GOAL: Reproduce the listing verbatim.

* START *

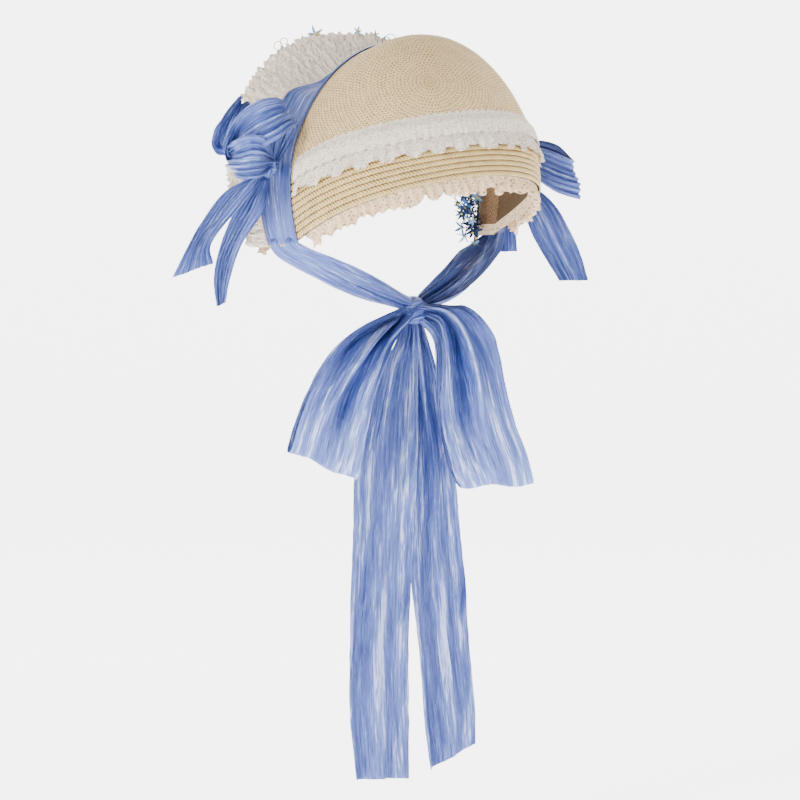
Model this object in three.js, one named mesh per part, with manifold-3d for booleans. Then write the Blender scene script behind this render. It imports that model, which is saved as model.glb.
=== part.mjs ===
// Straw bonnet with a lace-covered front brim, an ear-to-ear ribbon, a bow at each ear
// and a long bow under the chin. Millimetres, +Z up, the face looks along -Y and the
// wearer's left is +X. The origin is inside the top of the crown, where it sits on the head.
import * as THREE from 'three';
import { mergeVertices } from 'three/addons/utils/BufferGeometryUtils.js';
import Module from 'manifold-3d';

const wasm = await Module();
wasm.setup();

// Straw body
const halfWidth = 115; // middle to ear, at the seam of crown and front brim
const backDepth = 130; // that seam to the back of the crown
const crownHeight = 157; // ear level to the top of the seam with the front brim
const strawWall = 2;
const crownFullness = 2.38; // superellipse power of the profile at the back
const crownLift = 0.055; // how much the crown swells up behind the seam, as a share of its height
const earTaper = 0.125; // how much narrower the hat is at ear level, as a share of its width
const earTaperTop = 80; // height from which it has its full width
const lean = 0.055; // sideways lean, as rise per length towards the wearer's right
const neckRise = 46; // lower edge at the back above the ears
const neckPower = 0.9; // how the lower edge rises from ear to back
const seamAtEar = 45; // seam of crown and back brim above ear level
const seamRise = 34; // the same seam at the back, above its height at the ears
const braidRows = 5;
const braidHeight = 0.7; // a braid row over the seams beside it

// Front brim
const brimDepthEar = 38;
const brimDepthTop = 75;
const brimFlareSide = 10;
const brimFlareTop = 8;
const brimFlareShoulder = 9; // more flare halfway between ear and top
const brimFlarePower = 1.5;

// Lace
const laceWall = 1;
const laceStand = 0.4; // clearance of lace to the straw under it
const bandUpperHeight = 18;
const bandLowerDrop = 10;
const bandHidden = 5; // lower tier that runs up under the upper one
const bandScallop = 2; // half the height of the lower tier's wave
const scallopCount = 10;
const bandFlare = 2.4; // how far the lower tier's hem stands off
const frillDrop = 12; // gathered frill below the lower edge
const frillHeader = 9; // the part of the same lace that is sewn inside the edge
const frillWave = 2.6;
const frillCount = 20;
const frillGapFront = 3; // frill flat this far past the ribbon's front edge
const frillGapBack = 5; // and this far behind its rear edge
const ruffleTiers = 3;
const ruffleLap = 1.5; // length of a tier as a multiple of the distance between tiers
const ruffleRise = 0.42; // how a tier stands off, per length
const ruffleWave = 1.8;
const ruffleCount = 14;
const ruffleFull = 9; // distance between tiers from which the waves are full
const ruffleGap = 1; // first tier to the ribbon's front edge

// Ribbon
const ribbonWidth = 58;
const ribbonWall = 1.1;
const bandWidth = 35; // the ribbon over the crown, its edges folded under
const bandForwardEar = 6.5; // middle of the band in front of the seam, at the ears
const bandForwardTop = 17.5;
const touch = 0.3; // clearance between pieces that touch

// Chin bow
const knotSide = -15; // to the wearer's right of the middle
const knotBack = 3;
const knotDrop = 56; // below ear level
const knotWide = 12.5;
const knotTall = 13;
const knotDeep = 12;
const chinTurn = 20; // the bow's face turned from straight back, in degrees
const loopLeftReach = 78;
const loopLeftFall = 126;
const loopRightReach = 71;
const loopRightFall = 144;
const loopDepth = 26; // front layer to back layer
const tailLeftLength = 378;
const tailRightLength = 364;

// Side bows
const bowRibbon = 46;
const bowHeight = 60; // gather above ear level
const bowSpread = 40; // reach of the loops from the gather
const bowTailLength = 112;
const bowCentre = 11;

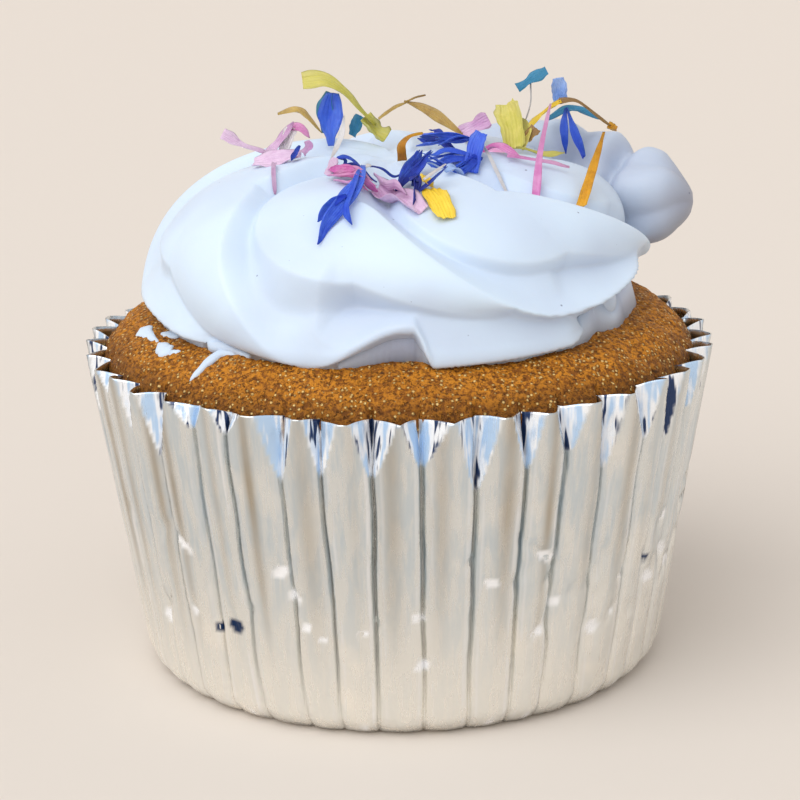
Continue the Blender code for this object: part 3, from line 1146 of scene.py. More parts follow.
    def away(self, places: np.ndarray, mark: Merge | Lump) -> np.ndarray:
        """Distances from a mark on the envelope.

        Args:
            places: Points of the envelope.
            mark: What has the azimuth and height of the mark.

        Returns:
            The distances in millimetres.
        """
        azimuth = np.radians(np.array([mark.azimuth]))
        centre = self.envelope(azimuth, self.share_at_height(np.array([mark.height * MM])))
        return np.linalg.norm(places - centre, axis=1) / MM

    def folds(self, places: np.ndarray) -> np.ndarray:
        """Join the ridges and bulges into one skin.

        Args:
            places: Points of the envelope.

        Returns:
            How far below each of them the skin lies, in metres.
        """
        drop = np.full(len(places), self.valley_depth)
        blend = np.full(len(places), self.fold_blend)
        for merge in self.merges:
            blend = blend + merge.blend * MM * bell(self.away(places, merge), 0.0, merge.reach)
        for ridge in self.ridges:
            for part in np.array_split(np.arange(len(places)), self.chunks):
                drop[part] = soft_least(drop[part], self.drop(ridge, places[part]), blend[part])
        for lump in self.lumps:
            bulge = lump.drop + 1.4 * (self.away(places, lump) / lump.reach) ** 2
            drop = soft_least(drop, bulge * MM, blend)
        return drop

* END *

SOLVED PROBLEM:
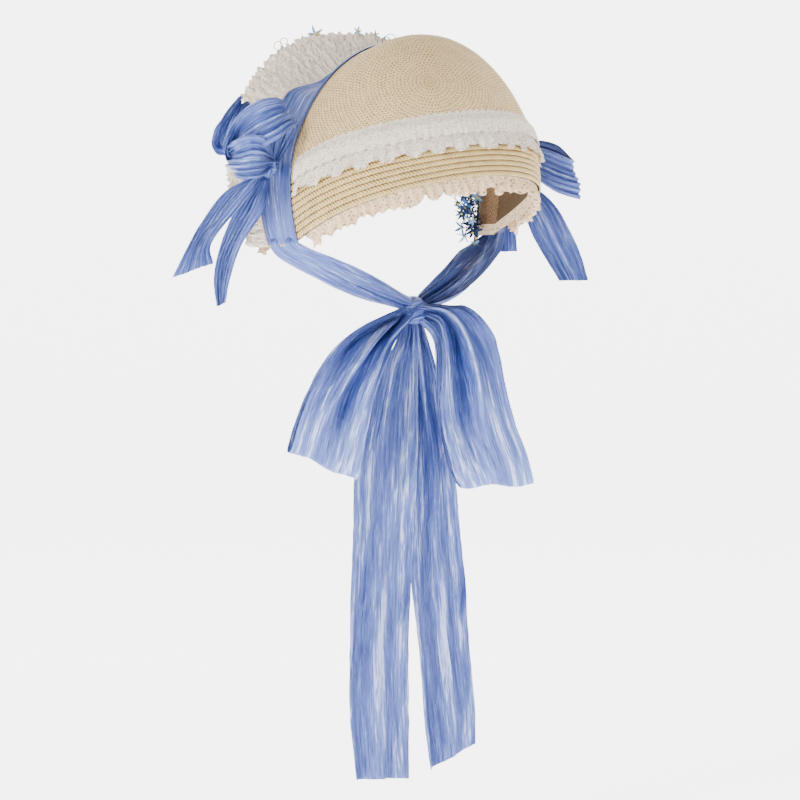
Model this object in three.js, one named mesh per part, with manifold-3d for booleans. Then write the Blender scene script behind this render. It imports that model, which is saved as model.glb.
=== part.mjs ===
// Straw bonnet with a lace-covered front brim, an ear-to-ear ribbon, a bow at each ear
// and a long bow under the chin. Millimetres, +Z up, the face looks along -Y and the
// wearer's left is +X. The origin is inside the top of the crown, where it sits on the head.
import * as THREE from 'three';
import { mergeVertices } from 'three/addons/utils/BufferGeometryUtils.js';
import Module from 'manifold-3d';

const wasm = await Module();
wasm.setup();

// Straw body
const halfWidth = 115; // middle to ear, at the seam of crown and front brim
const backDepth = 130; // that seam to the back of the crown
const crownHeight = 157; // ear level to the top of the seam with the front brim
const strawWall = 2;
const crownFullness = 2.38; // superellipse power of the profile at the back
const crownLift = 0.055; // how much the crown swells up behind the seam, as a share of its height
const earTaper = 0.125; // how much narrower the hat is at ear level, as a share of its width
const earTaperTop = 80; // height from which it has its full width
const lean = 0.055; // sideways lean, as rise per length towards the wearer's right
const neckRise = 46; // lower edge at the back above the ears
const neckPower = 0.9; // how the lower edge rises from ear to back
const seamAtEar = 45; // seam of crown and back brim above ear level
const seamRise = 34; // the same seam at the back, above its height at the ears
const braidRows = 5;
const braidHeight = 0.7; // a braid row over the seams beside it

// Front brim
const brimDepthEar = 38;
const brimDepthTop = 75;
const brimFlareSide = 10;
const brimFlareTop = 8;
const brimFlareShoulder = 9; // more flare halfway between ear and top
const brimFlarePower = 1.5;

// Lace
const laceWall = 1;
const laceStand = 0.4; // clearance of lace to the straw under it
const bandUpperHeight = 18;
const bandLowerDrop = 10;
const bandHidden = 5; // lower tier that runs up under the upper one
const bandScallop = 2; // half the height of the lower tier's wave
const scallopCount = 10;
const bandFlare = 2.4; // how far the lower tier's hem stands off
const frillDrop = 12; // gathered frill below the lower edge
const frillHeader = 9; // the part of the same lace that is sewn inside the edge
const frillWave = 2.6;
const frillCount = 20;
const frillGapFront = 3; // frill flat this far past the ribbon's front edge
const frillGapBack = 5; // and this far behind its rear edge
const ruffleTiers = 3;
const ruffleLap = 1.5; // length of a tier as a multiple of the distance between tiers
const ruffleRise = 0.42; // how a tier stands off, per length
const ruffleWave = 1.8;
const ruffleCount = 14;
const ruffleFull = 9; // distance between tiers from which the waves are full
const ruffleGap = 1; // first tier to the ribbon's front edge

// Ribbon
const ribbonWidth = 58;
const ribbonWall = 1.1;
const bandWidth = 35; // the ribbon over the crown, its edges folded under
const bandForwardEar = 6.5; // middle of the band in front of the seam, at the ears
const bandForwardTop = 17.5;
const touch = 0.3; // clearance between pieces that touch

// Chin bow
const knotSide = -15; // to the wearer's right of the middle
const knotBack = 3;
const knotDrop = 56; // below ear level
const knotWide = 12.5;
const knotTall = 13;
const knotDeep = 12;
const chinTurn = 20; // the bow's face turned from straight back, in degrees
const loopLeftReach = 78;
const loopLeftFall = 126;
const loopRightReach = 71;
const loopRightFall = 144;
const loopDepth = 26; // front layer to back layer
const tailLeftLength = 378;
const tailRightLength = 364;

// Side bows
const bowRibbon = 46;
const bowHeight = 60; // gather above ear level
const bowSpread = 40; // reach of the loops from the gather
const bowTailLength = 112;
const bowCentre = 11;

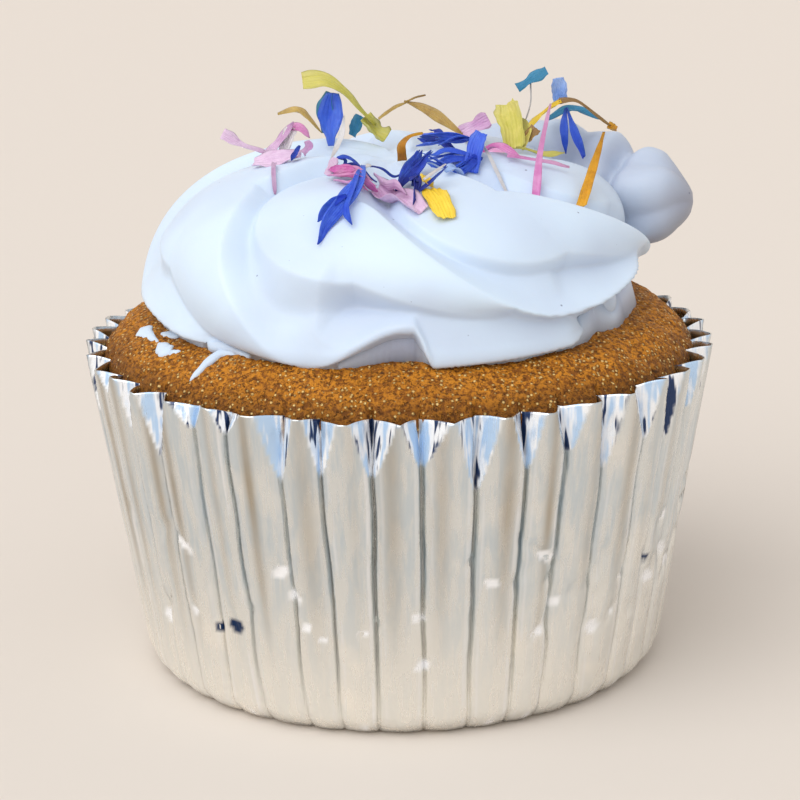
Continue the Blender code for this object: part 3, from line 1146 of scene.py. More parts follow.
    def away(self, places: np.ndarray, mark: Merge | Lump) -> np.ndarray:
        """Distances from a mark on the envelope.

        Args:
            places: Points of the envelope.
            mark: What has the azimuth and height of the mark.

        Returns:
            The distances in millimetres.
        """
        azimuth = np.radians(np.array([mark.azimuth]))
        centre = self.envelope(azimuth, self.share_at_height(np.array([mark.height * MM])))
        return np.linalg.norm(places - centre, axis=1) / MM

    def folds(self, places: np.ndarray) -> np.ndarray:
        """Join the ridges and bulges into one skin.

        Args:
            places: Points of the envelope.

        Returns:
            How far below each of them the skin lies, in metres.
        """
        drop = np.full(len(places), self.valley_depth)
        blend = np.full(len(places), self.fold_blend)
        for merge in self.merges:
            blend = blend + merge.blend * MM * bell(self.away(places, merge), 0.0, merge.reach)
        for ridge in self.ridges:
            for part in np.array_split(np.arange(len(places)), self.chunks):
                drop[part] = soft_least(drop[part], self.drop(ridge, places[part]), blend[part])
        for lump in self.lumps:
            bulge = lump.drop + 1.4 * (self.away(places, lump) / lump.reach) ** 2
            drop = soft_least(drop, bulge * MM, blend)
        return drop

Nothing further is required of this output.